Can I withdraw money from a fixed-rate bond early?

Technically yes, but there is usually a penalty. Most banks require a notice period (e.g., 30 days) and may deduct several months' worth of interest as a fee. In some cases, the penalty can wipe out all the interest you've earned. Treat fixed bonds as locked money.

Do online banks hold my money safely?

Yes, provided they are regulated by the Central Bank of Ireland or the relevant EU authority. Reputable digital banks like N26 or Revolut (in certain jurisdictions) are fully licensed. Always verify the bank's regulatory status before depositing large sums. The lack of physical branches does not mean a lack of security.

How does compound interest help my savings grow?
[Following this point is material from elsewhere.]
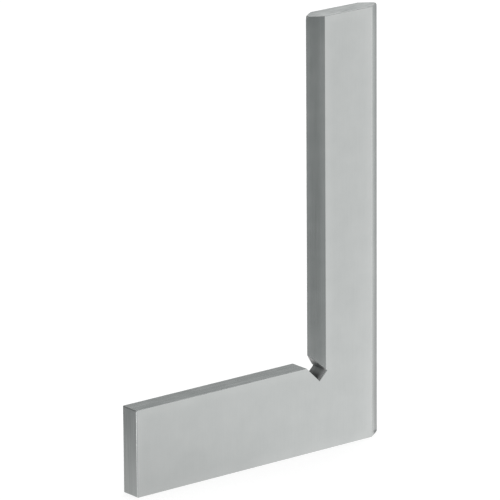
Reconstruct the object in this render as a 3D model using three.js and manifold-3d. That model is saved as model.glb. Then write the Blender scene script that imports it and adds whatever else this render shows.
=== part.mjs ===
// A knife-edge square: a flat L of hardened stainless steel, ground all over from one piece of plate.
// The short leg is the stock, a plain rectangular bar. The long leg is the blade, whose two long edges
// are bevelled from both faces to a knife edge at mid-thickness. A narrow slot relieves the inner corner.
//
// Millimetres. X runs along the stock, from its free end to the outer knife edge. Y runs through the
// thickness, and Z up the blade. The origin is under the middle of the part, on the stock's foot.

import * as THREE from 'three';
import { mergeVertices } from 'three/addons/utils/BufferGeometryUtils.js';
import Module from 'manifold-3d';

// Driving dimensions
const BLADE_HEIGHT = 100; // from the foot of the stock to the top end
const STOCK_LENGTH = 70; // from the free end to the outer knife edge
const STOCK_HEIGHT = 20;
const BLADE_WIDTH = 20.2; // from knife edge to knife edge
const THICKNESS = 5;
const BEVEL_WIDTH = 3.4; // how far each bevel reaches across a face
const RELIEF_WIDTH = 3; // the corner slot, across its parallel walls
const RELIEF_DEPTH = 3.6; // from the sharp inner corner to the slot's flat floor, along the diagonal
const TIP_BREAK = 0.5; // the 45 degree corner taken off each knife edge at the top end

// Places that follow from them
const STOCK_END_X = -STOCK_LENGTH / 2;
const OUTER_EDGE_X = STOCK_LENGTH / 2;
const INNER_EDGE_X = OUTER_EDGE_X - BLADE_WIDTH;
const FACE_Y = THICKNESS / 2;

const EIGHTH_TURN = Math.PI / 4;
const QUARTER_TURN = Math.PI / 2;

const wasm = await Module();
wasm.setup();

// A closed geometry as a solid that can be joined and cut.
function solid(geometry) {
  const bare = geometry.clone();
  bare.deleteAttribute('normal');
  bare.deleteAttribute('uv');
  const merged = mergeVertices(bare);
  return new wasm.Manifold(new wasm.Mesh({
    numProp: 3,
    vertProperties: merged.attributes.position.array,
    triVerts: new Uint32Array(merged.index.array),
  }));
}

// A solid as a geometry with flat-shaded faces.
function geometryOf(manifold) {
  const { vertProperties, triVerts } = manifold.getMesh();
  const indexed = new THREE.BufferGeometry();
  indexed.setAttribute('position', new THREE.BufferAttribute(vertProperties, 3));
  indexed.setIndex(new THREE.BufferAttribute(triVerts, 1));
  const flat = indexed.toNonIndexed();
  flat.computeVertexNormals();
  return flat;
}

function outline(points) {
  return new THREE.Shape(points.map(([a, b]) => new THREE.Vector2(a, b)));
}

// A straight bar whose section is given in X and Y, standing from Z = 0.
function uprightBar(section, height) {
  return new THREE.ExtrudeGeometry(outline(section), { depth: height, bevelEnabled: false });
}

// A flat plate whose outline is given in X and Z, centred on Y = 0.
function flatPlate(profile, thickness) {
  const plate = new THREE.ExtrudeGeometry(outline(profile), { depth: thickness, bevelEnabled: false });
  return plate.rotateX(QUARTER_TURN).translate(0, thickness / 2, 0);
}

// The blade: a bar with a long hexagonal section, pointed at both knife edges.
function blade() {
  const section = [
    [INNER_EDGE_X, 0],
    [INNER_EDGE_X + BEVEL_WIDTH, -FACE_Y],
    [OUTER_EDGE_X - BEVEL_WIDTH, -FACE_Y],
    [OUTER_EDGE_X, 0],
    [OUTER_EDGE_X - BEVEL_WIDTH, FACE_Y],
    [INNER_EDGE_X + BEVEL_WIDTH, FACE_Y],
  ];
  return uprightBar(section, BLADE_HEIGHT);
}

// The floor of the relief slot, at its end on the blade's side.
function reliefFloorEnd() {
  const along = RELIEF_DEPTH * Math.cos(EIGHTH_TURN);
  const across = (RELIEF_WIDTH / 2) * Math.cos(EIGHTH_TURN);
  return { x: INNER_EDGE_X + along + across, z: STOCK_HEIGHT - along + across };
}

// The stock, carried under the blade as far as the slot's floor. Its top edge crosses to the blade
// inside the slot, so that the blade keeps its bevels right down to the slot.
function stock() {
  const floorEnd = reliefFloorEnd();
  const profile = [
    [STOCK_END_X, 0],
    [floorEnd.x, 0],
    [floorEnd.x, floorEnd.z],
    [INNER_EDGE_X, STOCK_HEIGHT],
    [STOCK_END_X, STOCK_HEIGHT],
  ];
  return flatPlate(profile, THICKNESS);
}

// What the relief slot takes away: a square bar through the thickness, leaning at 45 degrees.
function reliefCutter() {
  const mouth = RELIEF_WIDTH;
  const cutter = new THREE.BoxGeometry(RELIEF_WIDTH, 2 * THICKNESS, RELIEF_DEPTH + mouth);
  return cutter
    .translate(0, 0, (mouth - RELIEF_DEPTH) / 2)
    .rotateY(-EIGHTH_TURN)
    .translate(INNER_EDGE_X, 0, STOCK_HEIGHT);
}

// What breaks the sharp tip of one knife edge at the top end. side is 1 for the outer edge, -1 for the inner.
function tipCutter(edgeX, side) {
  const size = 2 * THICKNESS;
  const offset = (size / 2) * Math.sqrt(2) - TIP_BREAK;
  return new THREE.BoxGeometry(size, size, size)
    .rotateY(EIGHTH_TURN)
    .translate(edgeX + side * offset / 2, 0, BLADE_HEIGHT + offset / 2);
}

function squareBody() {
  const body = solid(blade())
    .add(solid(stock()))
    .subtract(solid(reliefCutter()))
    .subtract(solid(tipCutter(OUTER_EDGE_X, 1)))
    .subtract(solid(tipCutter(INNER_EDGE_X, -1)));
  const steel = new THREE.MeshStandardMaterial({ color: 0xbcbebd, roughness: 0.35, metalness: 1 });
  const mesh = new THREE.Mesh(geometryOf(body), steel);
  mesh.name = 'square_body';
  return mesh;
}

const knifeEdgeSquare = new THREE.Group();
knifeEdgeSquare.add(squareBody());

export default knifeEdgeSquare;
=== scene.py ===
"""Looks for the knife-edge square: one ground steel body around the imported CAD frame.

Metres. +X runs along the stock to the outer knife edge, +Y through the thickness from the front face
to the back one, and +Z up the blade, which stands on the stock's foot at Z = 0.
"""

from math import cos, pi, radians, sin, sqrt, tan
from typing import NamedTuple

import bmesh
import bpy
from mathutils import Matrix, Vector


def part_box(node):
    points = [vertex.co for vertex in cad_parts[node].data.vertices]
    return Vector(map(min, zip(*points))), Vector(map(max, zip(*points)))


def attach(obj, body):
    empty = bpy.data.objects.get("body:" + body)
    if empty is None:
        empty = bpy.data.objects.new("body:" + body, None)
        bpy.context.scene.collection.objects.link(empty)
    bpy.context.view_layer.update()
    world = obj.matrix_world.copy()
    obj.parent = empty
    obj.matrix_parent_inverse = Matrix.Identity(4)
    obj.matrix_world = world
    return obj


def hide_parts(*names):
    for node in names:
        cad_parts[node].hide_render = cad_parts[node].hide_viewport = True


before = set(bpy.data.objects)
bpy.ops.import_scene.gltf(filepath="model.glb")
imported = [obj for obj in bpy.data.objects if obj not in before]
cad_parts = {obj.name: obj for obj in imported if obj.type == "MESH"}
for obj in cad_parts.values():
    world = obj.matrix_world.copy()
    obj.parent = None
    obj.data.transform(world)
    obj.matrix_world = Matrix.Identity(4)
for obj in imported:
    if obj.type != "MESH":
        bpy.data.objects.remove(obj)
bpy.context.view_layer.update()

MM = 0.001
UM = 1e-6
NODE = "square_body"


class Fade(NamedTuple):
    """Something that grows from 0 to an amount between two places."""

    start: float
    end: float
    amount: float = 1.0


# Camera: where it stands round the object, what it aims at, and its lens.
CAMERA_AZIMUTH = -38.27
CAMERA_ELEVATION = 16.47
CAMERA_ROLL = 0.41
CAMERA_DISTANCE = 1225 * MM
CAMERA_AIM = Vector((-1.22, 0, 49.61)) * MM
LENS = 400.75
SENSOR = 36

# Edges: how far each kind is cut back along the faces beside it.
KNIFE_BREAK = 0.05 * MM
INNER_FLANK_BREAK = 0.06 * MM
OUTER_FLANK_BREAK = 0.3 * MM
FLANK_TOP_BREAK = 0.13 * MM  # between a flank and the blade's top end
TOP_BREAK = 0.12 * MM  # the other edges of the top end
STOCK_END_BREAK = 0.23 * MM
RELIEF_BREAK = 0.08 * MM
RELIEF_FLOOR_BREAK = 0.3 * MM  # between the relief slot's floor and a large face
OTHER_BREAK = 0.08 * MM
WIDEST_BREAK = max(OUTER_FLANK_BREAK, RELIEF_FLOOR_BREAK)
EDGE_SEGMENTS = 4

# Flanks: lapping leaves them a little crowned, so that their slope turns by this much to either side.
CROWN_TURN = radians(5)
CROWN_STRIPS = 6

# Steel: its darkest and its lightest tone, tones 0 and 1, and the size of its broad mottling.
DARK_STEEL = (0.452, 0.471, 0.467)
LIGHT_STEEL = (0.640, 0.655, 0.647)
CLOUD_SIZE = 5 * MM


class Finish(NamedTuple):
    """How one kind of surface was finished. The last three are how strongly things show in its tone."""

    lines: str  # the axes along which its lines are drawn out
    width: float  # of a fine line, in millimetres
    length: float  # of a fine line, in millimetres
    depth: float  # of the lines, in micrometres
    roughness: float
    fine: float  # fine lines
    bands: float  # bands of lines
    clouds: float  # broad mottling


FINISHES = {
    "ground": Finish("Z", 0.12, 8, 1.0, 0.36, 0.25, 0.05, 0.5),
    "flank": Finish("Z", 0.10, 14, 0.5, 0.22, 0.4, 0.4, 0.65),
    "measuring": Finish("X", 0.15, 5, 0.6, 0.16, 1.2, 1.0, 0.6),
    "stock_end": Finish("Z", 0.16, 10, 1.2, 0.33, 1.6, 0.7, 0.35),
    "blade_end": Finish("X", 0.35, 2, 3.0, 0.5, 2.0, 2.0, 1.0),
    "relief": Finish("XZ", 0.25, 5, 4.0, 0.55, 0.9, 0.9, 0.6),
    "edge": Finish("", 0.30, 0.30, 1.0, 0.18, 0.4, 0.3, 0.3),
}
BAND_SCALE = 4  # how many times wider and longer a band is than a fine line
LINE_DETAIL = 2  # octaves of the lines' noise
CLOUD_DETAIL = 3
MIDDLE_TONE = 0.5
ROUGHNESS_BY_LINES = 0.08
ROUGHNESS_BY_CLOUDS = 0.1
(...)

Compound interest means you earn interest on both your initial deposit and the accumulated interest from previous periods. For example, if you earn interest in January, February's interest calculation includes that January interest. The more frequent the compounding (daily vs. monthly), the faster your money grows over time.

Should I invest instead of saving?

It depends on your timeline. Savings accounts are for money you need within 1-3 years or for emergencies, as they protect your principal. Investments (stocks, bonds, funds) carry risk but offer higher potential returns over 5+ years. Never invest money you might need soon, as market downturns could force you to sell at a loss.